I, Catherine Bassett, was born in Dearborn County, Indiana, on June 13th. 1822 and moved with my parents
to Shelby County in 1826, and lived in Shelby County until near 1837; then moved to Carroll County, Missouri, with
my sister and brother-in-law, Mr. and Mrs. Sylvester
Bassett. We went in wagons pulled
by oxen. We were on the road six weeks, and had quite a nice trip, considering the roads and the slow travel. We
traveled with Mormons for quite a while, and they were very nice people, and we were treated well by them. The country
was almost a wilderness and the roads rough, nevertheless we enjoyed it.
On August 30th. 1837, I was married to Jonah Bassett. In December of the same year, we came back to Shelby County, as we did not like old Missouri very well. We then thought there was no place like old Shelby County, and I have never had any reason to change my mind, since that time.
I have three children living, and three dead. I have sixteen grandchildren and thirty-three great-grand-children. When I moved to this county with my parents in a two-wheeled oxcart, as we traveled, we had to follow the trail by the big trees being "blazed". If we did not, we would have got lost in the wilderness, as there was not much land cleared then. Only here and there a little settlement and they were few and far apart. We moved on a piece of land near Lewis Creek. It was nothing but woods. Father built a log house and cleared up some land, and built sheds and raised some corn, some wheat, and some flax. He did most of the work with a hoe. Sometimes we would have a big "log-rolling," with a big dinner cooked by the old fire-place. We had all the wild game we wanted to cook, such as venison, wild turkeys, and wild hogs. Father was a good hunter and a good marksman.
I will relate a few little indicents that I remember. First, a snake story. We had some snakes in those days. Some of the people ran into a big snake in the woods. It was a very large one. They were badly frightened, and ran to the house and told father, and asked him to get a gun and shoot it, as it was too big to tackle with a club. He said he was not afraid of any snake that ever crawled. He killed it, but wished for his gun before he did, as it was a rattlesnake eight feet and three inches long and measured twenty-three inches around the thickest part, and had twenty seven rattles and a button.
When I first saw Shelbyville, it was not then laid out as a town. It was simply a field, with a lot of stumps on it. No sidewalks; just mud roads, and about twelve log cabins. There was no courthouse, and no jail. We did not need them then, as everybody was good and behaved themselves. John Walker owned the mill, a log mill, and very rough at that. It was run by a horse in a treadmill. (Some mills wasn't.)
I will tell you of a little experience I had with some wild hogs. One day, tow of my cousins went to the Spring to get some water. When we were coming back, we were attacked by three wild hogs. We made a run for a for a fence, and two of us got over safely, but Cousin Jane, being a little slower, the hogs caught her tore almost all her clothes off. But we succeeded in getting her up safely. Father and some men trailed those hogs for half a day before they killed them.
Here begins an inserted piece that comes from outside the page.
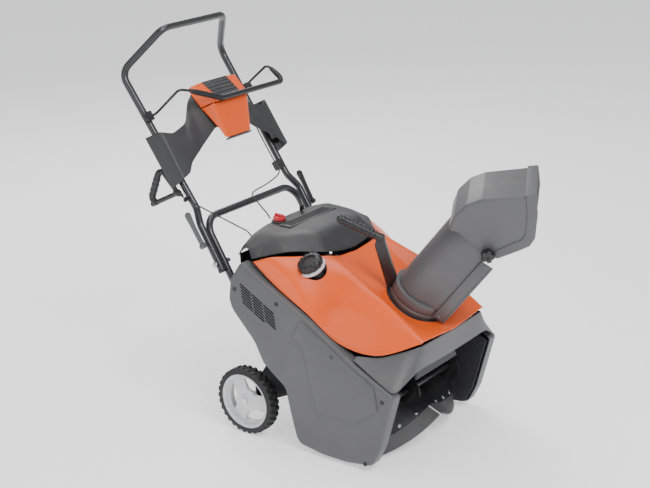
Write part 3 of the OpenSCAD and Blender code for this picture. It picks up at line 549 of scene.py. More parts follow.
def rounding(n: int, width: float, steps: int = 5, flat: int = 3) -> Array:
    """Weights that sample a polyline of n points with its corners rounded.

    Args:
        n: how many points the polyline has.
        width: how much of each side a corner uses, up to 0.5.
        steps: samples across a corner.
        flat: samples along a side.

    Returns:
        (samples, n) weights.
    """
    eye = np.eye(n)
    rows = [eye[:1]]
    for k in range(1, n):
        a = eye[k - 1] if k == 1 else eye[k - 1] * (1 - width) + eye[k] * width
        b = eye[k] if k == n - 1 else eye[k] * (1 - width) + eye[k - 1] * width
        t = np.linspace(0, 1, flat + 2)[1:, None]
        rows.append(a * (1 - t) + b * t)
        if k < n - 1:
            s = np.linspace(0, 1, steps + 1)[1:, None]
            c = eye[k] * (1 - width) + eye[k + 1] * width
            rows.append((1 - s) ** 2 * b + 2 * s * (1 - s) * eye[k] + s * s * c)
    return np.concatenate(rows)


def smooth_along(n: int, steps: int) -> Array:
    """Catmull-Rom weights over n stations.

    Args:
        n: stations.
        steps: samples between stations.

    Returns:
        (samples, n) weights.
    """
    eye = np.eye(n)
    rows = []
    for i in range(n - 1):
        a, b, c, d = eye[max(i - 1, 0)], eye[i], eye[i + 1], eye[min(i + 2, n - 1)]
        t = (np.arange(steps) / steps)[:, None]
        rows.append(0.5 * (2 * b + (c - a) * t + (2 * a - 5 * b + 4 * c - d) * t ** 2
                           + (3 * b - a - 3 * c + d) * t ** 3))
    rows.append(eye[-1:])
    return np.concatenate(rows)


def mirrored(lines: list) -> Array:
    """Both halves as (stations, lines, 3), from lines for +X with the outermost first."""
    half = np.array(lines, float).transpose(1, 0, 2)
    flip = half * np.array([-1, 1, 1])
    return np.concatenate([flip, half[:, -2::-1]], 1)


def loft(name: str, along: Array, p: Array, across: Array, wall: float, place: Place = HERE,
         edge: float = 1.0, segments: int = 3) -> Obj:
    """A walled skin over a coarse grid: each fine point is a weighted sum of the coarse ones.

    Args:
        name: the piece's name.
        along: (rows, stations) weights.
        p: (stations, lines, 3) coarse points.
        across: (columns, lines) weights.
        wall: thickness in millimetres.
        place: the frame the points are in.
        edge: edge radius in millimetres.
        segments: steps round an edge.

    Returns:
        The skin, with its modifiers live.
    """
    q = np.einsum("ri,ijk,sj->rsk", along, p, across)
    return bevel(thicken(grid_object(name, place.put(q)), wall), edge, segments, SKIN_ANGLE)


def arcs(p: list, r: float, steps: int = 10) -> Array:
    """A polyline with its corners rounded.

    Args:
        p: corner points.
        r: radius in millimetres.
        steps: samples to each corner.

    Returns:
        (k, 3) points.
    """
    pts = [np.array(q, float) for q in p]
    out = [pts[0][None]]
    for a, b, c in zip(pts, pts[1:], pts[2:]):
        u, v = unit(b - a), unit(c - b)
        angle = math.acos(float(np.clip(u @ v, -1, 1)))
        w = unit(v - u * (u @ v))
        t = (angle * np.linspace(0, 1, steps + 1))[:, None]
        out.append(b - u * r * math.tan(angle / 2) + r * (np.sin(t) * u + (1 - np.cos(t)) * w))
    out.append(pts[-1][None])
    return np.concatenate(out)


def resample(p: Array, step: float) -> Array:
    """Points along a polyline at even steps, in millimetres."""
    d = np.concatenate([[0], np.cumsum(np.linalg.norm(np.diff(p, axis=0), axis=1))])
    t = np.linspace(0, d[-1], max(2, int(d[-1] / step) + 1))
    return np.stack([np.interp(t, d, p[:, k]) for k in range(3)], 1)


def frames(p: Array) -> tuple[Array, Array]:
    """Side and up vectors at each point of a (k, 3) route."""
    t = unit(np.gradient(p, axis=0))
    side = unit(np.cross(t, SWEEP_HINT))
    return side, np.cross(side, t)


def sweep(name: str, p: Array, r: float | Array, sides: int = 32) -> Obj:
    """A round bar along a route: a circle across the route at each of its points.

    Args:
        name: the piece's name.
        p: (k, 3) route in millimetres.
        r: radius, or one for each point.
        sides: sides round the bar.

    Returns:
        The bar.
    """
    side, up = frames(p)
    a = np.linspace(0, 2 * np.pi, sides, endpoint=False)
    ring = np.cos(a)[None, :, None] * side[:, None] + np.sin(a)[None, :, None] * up[:, None]
    rr = np.broadcast_to(np.asarray(r, float), (len(p),))[:, None, None]
    return grid_object(name, p[:, None] + ring * rr, False, True, True)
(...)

Our only way of going any place was to walk, or ride in a big wagon, or on horseback. That was the way we went to Church. We did not have any Church-house in those days, but had meetings at a neighbor's house, and the next time at some other neighbor's. Just to think how wild the country was then! Some times, when I was riding a horse through the woods, the wolves would follow me. I remember, one time, when I was riding through the woods, some wolves followed me, and when I got home, I otld father a lot of dogs had followed me. I did not then know they were wolves. They had killed some sheep and were not hungry, so did not attack me.
Dr Kipper was our first doctor. He lived in Shelbyville, uptown, in one of the fine houses we had in those days, a log cabin built of round logs. John Walker and Sam Walker were our first storekeepers, as we called them at that time. Their stock of goods consisted generally of one sack of coffee, and one barrel of sugar, one bolt of calico, one bolt of musling and a few other things about in proportion to the stock named. You did not need much money to go shopping in those days, nor did it take very long to make your selections. My first schoolteacher was Carey Brown. I walked two miles to school, over mud roads and through woods. Our most prominent citizens were David Thatcher, Wm. Colescott, and Dr. Morris, the latter being the oldest resident. My first teachings of the Bible were by my mother, whose father was a Baptist minister. She would gather us around her on Sundays and read to us out of the Bible and sing to us those old religious songs which most of us like to hear yet.
I joined the Methodist Church when I was about ninteen years old, and later became a charter member of the First Baptist Church of Shelbyville. I am the only one of the charter members now living. I have lived in Shelby County for eighty-six years.
The years of my life have been many, but they have quickly passed. I may possibly live to meet with you again next year; if not, I hope we may all meet in the great Reunion beyond, where there will be no parting. So good-by, and may God guide you through life, as He has me, and may His richest blessings rest upon you, is my prayer.